On the physical challenges and new skill sets he had to pick up for the role:

The training part was pretty consistent. The difference was actually participating in something I’d never participated in before. Spending time with first responders. Spending time with LAFD [Los Angeles Fire Department] rescue pilots, operating helicopters, spending a lot of deep dives, drilled-down processes with these guys and girls for pretty good amount of time.

So that was a different part for me. It was exercising a different muscle. I've played characters like this where you’re pretty proficient – you hope to be – at taking care of business, whatever that business is. But this case, it was very different than anything I had experienced before.

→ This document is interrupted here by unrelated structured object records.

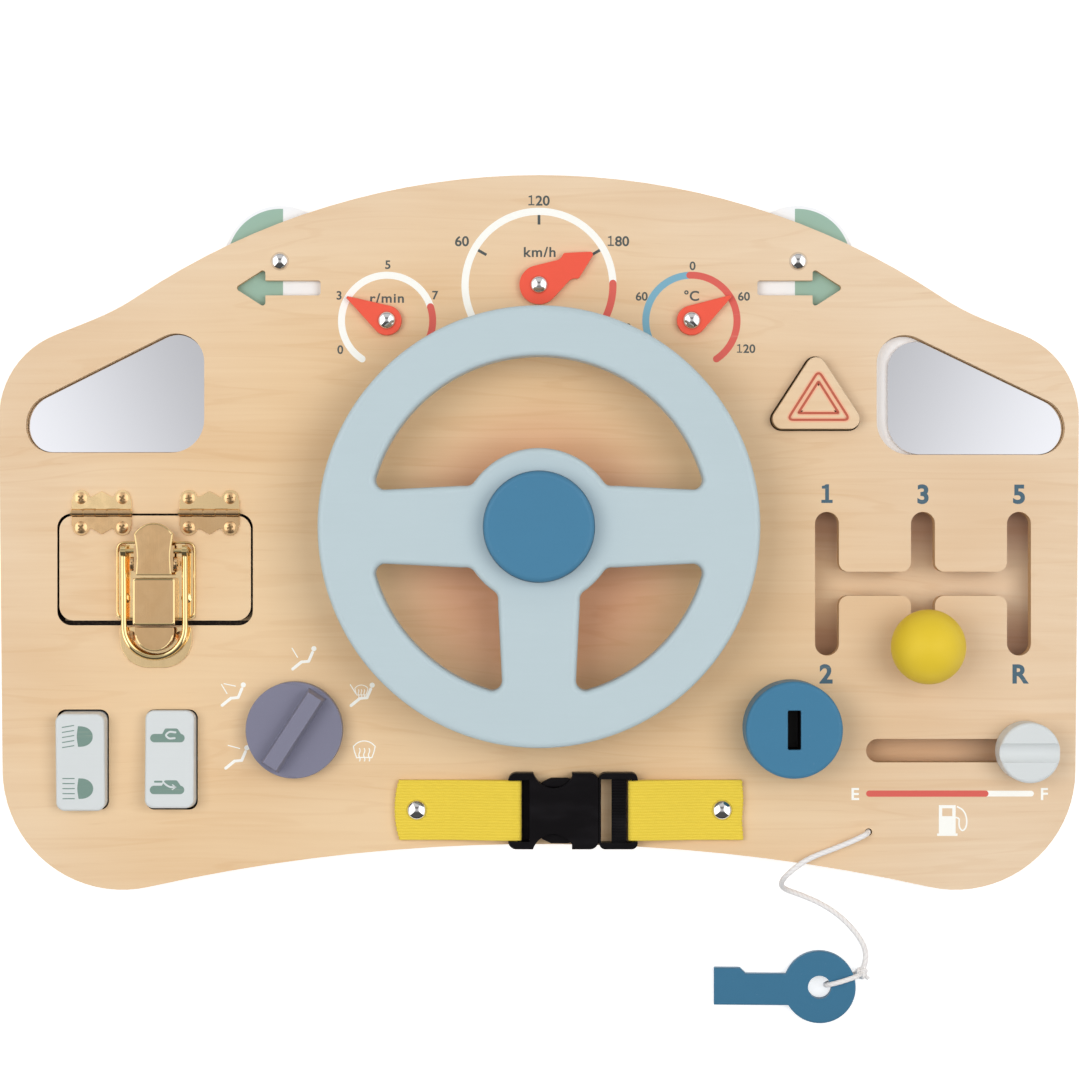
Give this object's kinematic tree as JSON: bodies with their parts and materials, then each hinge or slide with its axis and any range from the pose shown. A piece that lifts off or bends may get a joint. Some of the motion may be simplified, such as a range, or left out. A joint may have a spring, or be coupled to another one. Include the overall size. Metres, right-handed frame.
{
  "type": "wooden busy board",
  "caption": "Dashboard-shaped wooden busy board with a steering wheel, gauges, switches, sliders, a latched door, a strap buckle and a toy key on a cord.",
  "frame": {"origin": "middle of the board's back, on the surface it lies on", "axes": "+X to the right along the dashboard, +Y towards the crowned top edge, +Z out of the printed face"},
  "size_m": [0.45, 0.3558, 0.064],
  "materials": {
    "maple": "fine straight-grained maple veneer, satin lacquer",
    "plywood": "plywood, visible plies on the edges",
    "door_maple": "maple veneer door leaf",
    "hazard_maple": "maple veneer with red printed triangle",
    "screw_steel": "zinc plated steel",
    "chrome": "polished chrome dome heads",
    "pale_blue_paint": "pale grey-blue painted wood",
    "blue_paint": "blue painted wood",
    "key_paint": "blue painted plywood",
    "red_paint": "orange-red painted needles",
    "green_print": "sage green and white printed disc",
    "mirror": "silvered acrylic",
    "white_card": "white backing sheet",
    "yellow_paint": "yellow painted ball",
    "dowel": "bare beech dowel",
    "white_paint": "cool white painted wood",
    "violet_paint": "grey-violet painted wood",
    "brass": "polished pale brass",
    "webbing": "yellow ribbed webbing",
    "black_plastic": "black acetal",
    "cord": "off-white twisted cotton cord"
  },
  "bodies": {
    "root": {"front_panel": "maple", "core_panel": "plywood", "back_panel": "plywood", "panel_screws": "screw_steel", "steering_boss": "plywood", "steering_axle": "screw_steel", "steering_washer": "screw_steel", "steering_nut": "screw_steel", "gauge_screws": "chrome", "indicator_screws": "chrome", "left_mirror": "mirror", "right_mirror": "mirror", "mirror_backings": "white_card", "hazard_spring": "screw_steel", "rocker_rod": "screw_steel", "hinge_frame_leaves": "brass", "hinge_pins": "brass", "frame_screws": "brass", "latch_catch": "brass", "left_strap": "webbing", "right_strap": "webbing", "strap_rivets": "chrome", "buckle_socket": "black_plastic", "key": "key_paint", "key_loop": "cord", "key_cord": "cord", "cord_stop_knot": "cord"},
    "steering_wheel": {"steering_wheel": "pale_blue_paint", "horn_spring": "screw_steel"},
    "horn_button": {"horn_button": "blue_paint"},
    "speed_needle": {"speed_needle": "red_paint"},
    "rev_needle": {"rev_needle": "red_paint"},
    "temperature_needle": {"temperature_needle": "red_paint"},
    "left_indicator": {"left_indicator_disc": "green_print"},
    "right_indicator": {"right_indicator_disc": "green_print"},
    "hazard_button": {"hazard_button": "hazard_maple"},
    "gear_lever": {"gear_ball": "yellow_paint", "gear_stem": "dowel", "gear_retainer": "dowel"},
    "fuel_slider": {"fuel_knob": "white_paint", "fuel_stem": "dowel", "fuel_retainer": "dowel"},
    "ignition_lock": {"ignition_lock": "blue_paint", "ignition_spindle": "screw_steel"},
    "climate_knob": {"climate_knob": "violet_paint", "climate_spindle": "screw_steel"},
    "left_rocker": {"left_rocker": "white_paint"},
    "right_rocker": {"right_rocker": "white_paint"},
    "door": {"door_panel": "door_maple", "hinge_door_leaves": "brass", "hinge_door_screws": "brass", "latch_base": "brass", "latch_rivets": "brass", "latch_lever_pin": "brass"},
    "latch_lever": {"latch_lever": "brass", "bail_pin": "brass"},
    "latch_bail": {"latch_bail": "brass"},
    "buckle_plug": {"buckle_plug": "black_plastic"},
    "upper_prong": {"upper_prong": "black_plastic"},
    "lower_prong": {"lower_prong": "black_plastic"}
  },
  "joints": [
    {"name": "steering_turn", "type": "hinge", "parent": "root", "child": "steering_wheel", "pos_m": [0, 0.0021, 0.046], "axis": [0, 0, 1], "continuous": true},
    {"name": "horn_press", "type": "slide", "parent": "steering_wheel", "child": "horn_button", "axis": [0, 0, -1], "range_m": [0, 0.003], "stiffness_N_per_m": 600, "springref_m": -0.002, "deforming": ["horn_spring"]},
    {"name": "speed_needle_turn", "type": "hinge", "parent": "root", "child": "speed_needle", "pos_m": [0, 0.1028, 0.024], "axis": [0, 0, 1], "continuous": true},
    {"name": "rev_needle_turn", "type": "hinge", "parent": "root", "child": "rev_needle", "pos_m": [-0.0633, 0.088, 0.024], "axis": [0, 0, 1], "continuous": true},
    {"name": "temperature_needle_turn", "type": "hinge", "parent": "root", "child": "temperature_needle", "pos_m": [0.0635, 0.088, 0.024], "axis": [0, 0, 1], "continuous": true},
    {"name": "left_indicator_turn", "type": "hinge", "parent": "root", "child": "left_indicator", "pos_m": [-0.108, 0.1128, 0.0145], "axis": [0, 0, 1], "continuous": true},
    {"name": "right_indicator_turn", "type": "hinge", "parent": "root", "child": "right_indicator", "pos_m": [0.108, 0.1128, 0.0145], "axis": [0, 0, 1], "continuous": true},
    {"name": "hazard_press", "type": "slide", "parent": "root", "child": "hazard_button", "axis": [0, 0, -1], "range_m": [0, 0.003], "stiffness_N_per_m": 500, "springref_m": -0.002, "deforming": ["hazard_spring"]},
    {"name": "gear_shift", "type": "slide", "parent": "root", "child": "gear_lever", "axis": [0, 1, 0], "range_m": [0, 0.0514]},
    {"name": "fuel_slide", "type": "slide", "parent": "root", "child": "fuel_slider", "axis": [-1, 0, 0], "range_m": [0, 0.0619]},
    {"name": "ignition_turn", "type": "hinge", "parent": "root", "child": "ignition_lock", "pos_m": [0.1047, -0.0813, 0.024], "axis": [0, 0, 1], "continuous": true},
    {"name": "climate_turn", "type": "hinge", "parent": "root", "child": "climate_knob", "pos_m": [-0.1015, -0.0821, 0.024], "axis": [0, 0, 1], "continuous": true},
    {"name": "left_rocker_tilt", "type": "hinge", "parent": "root", "child": "left_rocker", "pos_m": [-0.19, -0.0948, 0.017], "axis": [1, 0, 0], "range_deg": [-7, 0]},
    {"name": "right_rocker_tilt", "type": "hinge", "parent": "root", "child": "right_rocker", "pos_m": [-0.153, -0.0948, 0.017], "axis": [1, 0, 0], "range_deg": [0, 7]},
    {"name": "door_swing", "type": "hinge", "parent": "root", "child": "door", "pos_m": [-0.1595, 0.008, 0.0227], "axis": [-1, 0, 0], "range_deg": [0, 110]},
    {"name": "latch_lever_lift", "type": "hinge", "parent": "door", "child": "latch_lever", "pos_m": [-0.1595, -0.0132, 0.0276], "axis": [1, 0, 0], "range_deg": [0, 110]},
    {"name": "latch_bail_swing", "type": "hinge", "parent": "latch_lever", "child": "latch_bail", "pos_m": [-0.1595, -0.0079, 0.0276], "axis": [-1, 0, 0], "range_deg": [0, 145]},
    {"name": "buckle_slide", "type": "slide", "parent": "root", "child": "buckle_plug", "axis": [1, 0, 0], "range_m": [0, 0.0245], "deforming": ["right_strap"]},
    {"name": "upper_prong_squeeze", "type": "hinge", "parent": "buckle_plug", "child": "upper_prong", "pos_m": [0.0219, -0.1042, 0.0253], "axis": [0, 0, 1], "range_deg": [0, 6.5], "stiffness_Nm_per_rad": 0.3},
    {"name": "lower_prong_squeeze", "type": "hinge", "parent": "buckle_plug", "child": "lower_prong", "pos_m": [0.0219, -0.127, 0.0253], "axis": [0, 0, 1], "range_deg": [-6.5, 0]}
  ],
  "couplings": [
    {"joint": "latch_bail_swing", "follows": "latch_lever_lift", "ratio": 1.27},
    {"joint": "lower_prong_squeeze", "follows": "upper_prong_squeeze", "ratio": -1}
  ]
}
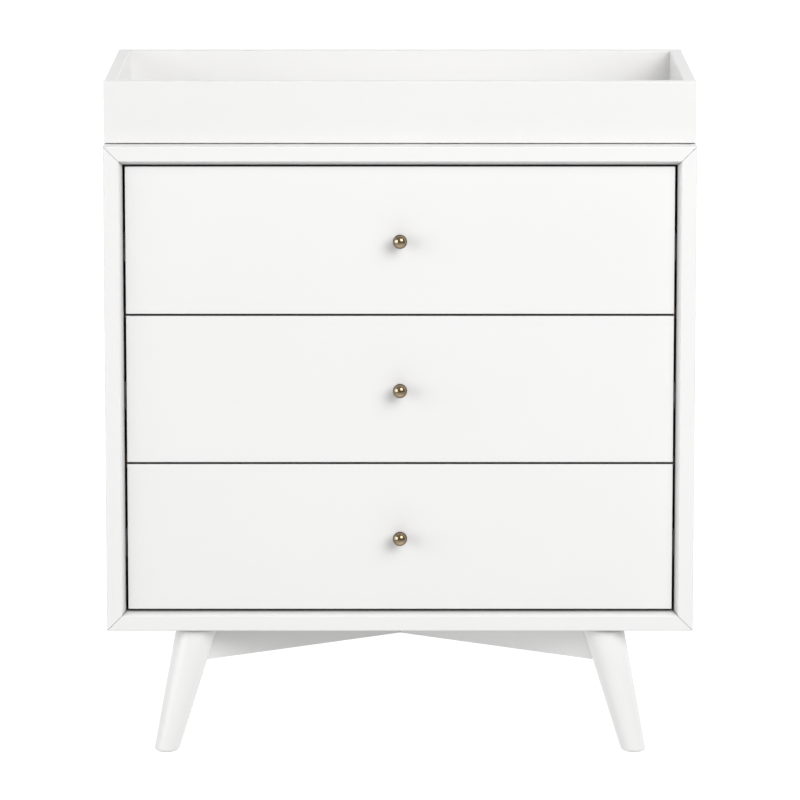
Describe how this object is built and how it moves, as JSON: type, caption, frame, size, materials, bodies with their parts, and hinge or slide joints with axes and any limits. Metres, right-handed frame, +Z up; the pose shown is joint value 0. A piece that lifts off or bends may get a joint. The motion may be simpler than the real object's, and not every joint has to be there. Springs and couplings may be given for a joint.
{
  "type": "changing table",
  "caption": "White dresser with inset drawers and ball knobs on splayed legs, with a cross brace and an open changing tray that lifts off the top.",
  "frame": {"origin": "on the floor, below the middle of the outer box", "axes": "+Z up; the drawers open towards -Y; +X to the right as seen from the front"},
  "size_m": [0.876, 0.501, 1.01],
  "materials": {
    "lacquer": "white satin lacquer, sprayed smooth",
    "drawer_wood": "clear-coated birch, fine straight grain",
    "zinc_steel": "zinc-plated sheet steel",
    "knob_metal": "antique brass, polished and lightly darkened"
  },
  "bodies": {
    "case": {"top_panel": "lacquer", "bottom_panel": "lacquer", "side_panel_left": "lacquer", "side_panel_right": "lacquer", "back_panel": "lacquer", "cross_brace_a": "lacquer", "cross_brace_b": "lacquer", "front_rail_lower": "drawer_wood", "front_rail_upper": "drawer_wood", "leg_front_left": "lacquer", "leg_plate_front_left": "zinc_steel", "leg_front_right": "lacquer", "leg_plate_front_right": "zinc_steel", "leg_rear_left": "lacquer", "leg_plate_rear_left": "zinc_steel", "leg_rear_right": "lacquer", "leg_plate_rear_right": "zinc_steel", "slide_cabinet_bottom_left": "zinc_steel", "slide_cabinet_bottom_right": "zinc_steel", "slide_cabinet_middle_left": "zinc_steel", "slide_cabinet_middle_right": "zinc_steel", "slide_cabinet_top_left": "zinc_steel", "slide_cabinet_top_right": "zinc_steel"},
    "drawer_bottom": {"drawer_front_bottom": "lacquer", "drawer_side_bottom_left": "drawer_wood", "drawer_side_bottom_right": "drawer_wood", "drawer_back_bottom": "drawer_wood", "drawer_bottom_bottom": "drawer_wood", "knob_bottom": "knob_metal", "slide_drawer_bottom_left": "zinc_steel", "slide_drawer_bottom_right": "zinc_steel"},
    "slides_bottom": {"slide_middle_bottom_left": "zinc_steel", "slide_middle_bottom_right": "zinc_steel"},
    "drawer_middle": {"drawer_front_middle": "lacquer", "drawer_side_middle_left": "drawer_wood", "drawer_side_middle_right": "drawer_wood", "drawer_back_middle": "drawer_wood", "drawer_bottom_middle": "drawer_wood", "knob_middle": "knob_metal", "slide_drawer_middle_left": "zinc_steel", "slide_drawer_middle_right": "zinc_steel"},
    "slides_middle": {"slide_middle_middle_left": "zinc_steel", "slide_middle_middle_right": "zinc_steel"},
    "drawer_top": {"drawer_front_top": "lacquer", "drawer_side_top_left": "drawer_wood", "drawer_side_top_right": "drawer_wood", "drawer_back_top": "drawer_wood", "drawer_bottom_top": "drawer_wood", "knob_top": "knob_metal", "slide_drawer_top_left": "zinc_steel", "slide_drawer_top_right": "zinc_steel"},
    "slides_top": {"slide_middle_top_left": "zinc_steel", "slide_middle_top_right": "zinc_steel"},
    "tray": {"tray_wall_front": "lacquer", "tray_wall_rear": "lacquer", "tray_wall_left": "lacquer", "tray_wall_right": "lacquer", "tray_floor": "lacquer", "tray_bracket_left": "zinc_steel", "tray_bracket_right": "zinc_steel"}
  },
  "joints": [
    {"name": "drawer_bottom_slide", "type": "slide", "parent": "case", "child": "drawer_bottom", "axis": [0, -1, 0], "range_m": [0, 0.33]},
    {"name": "slides_bottom_slide", "type": "slide", "parent": "case", "child": "slides_bottom", "axis": [0, -1, 0], "range_m": [0, 0.165]},
    {"name": "drawer_middle_slide", "type": "slide", "parent": "case", "child": "drawer_middle", "axis": [0, -1, 0], "range_m": [0, 0.33]},
    {"name": "slides_middle_slide", "type": "slide", "parent": "case", "child": "slides_middle", "axis": [0, -1, 0], "range_m": [0, 0.165]},
    {"name": "drawer_top_slide", "type": "slide", "parent": "case", "child": "drawer_top", "axis": [0, -1, 0], "range_m": [0, 0.33]},
    {"name": "slides_top_slide", "type": "slide", "parent": "case", "child": "slides_top", "axis": [0, -1, 0], "range_m": [0, 0.165]},
    {"name": "tray_lift", "type": "slide", "parent": "case", "child": "tray", "axis": [0, 0, 1], "range_m": [0, 0.15]}
  ],
  "couplings": [
    {"joint": "slides_bottom_slide", "follows": "drawer_bottom_slide", "ratio": 0.5},
    {"joint": "slides_middle_slide", "follows": "drawer_middle_slide", "ratio": 0.5},
    {"joint": "slides_top_slide", "follows": "drawer_top_slide", "ratio": 0.5}
  ]
}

I spent a lot of time here in LA, and a lot of time in Australia, with those men and women.

[My takeaway was] just how special and unique they are, and it's why so few are able to do it. I mean, they're really, really exceptional human beings. And I was very, very lucky. It was a life-changing experience for me.

On feeling compassion for the recent real-life earthquake victims in Nepal:

I think that we made the movie knowing and understanding the content of it and what we were making. In the world we live in and the life we have today, these things happen. It’s so unfortunate – incredibly unfortunate. Prayers and thoughts continue to go out to everybody in Nepal and everybody who was affected by that.

The truth is, you go into a project like this with everything you’ve got, your heart and your soul, and you just want to make a good movie. I think if there’s one correlating factor, or connective tissue if you will, would be the ideology of family and strength coming together through a tragedy like this.

I’ve been through natural disasters. I was down in Miami – I lived down there for Hurricane Andrew, which was a Category Five. There were members of my family who thought they were going to die. Everybody was in the bathtub. It was a tough, tough thing. So I think the idea of coming together, like we’re showcasing in our story, resonates with people.

”San Andreas” opens tonight in select theaters and Friday nationwide.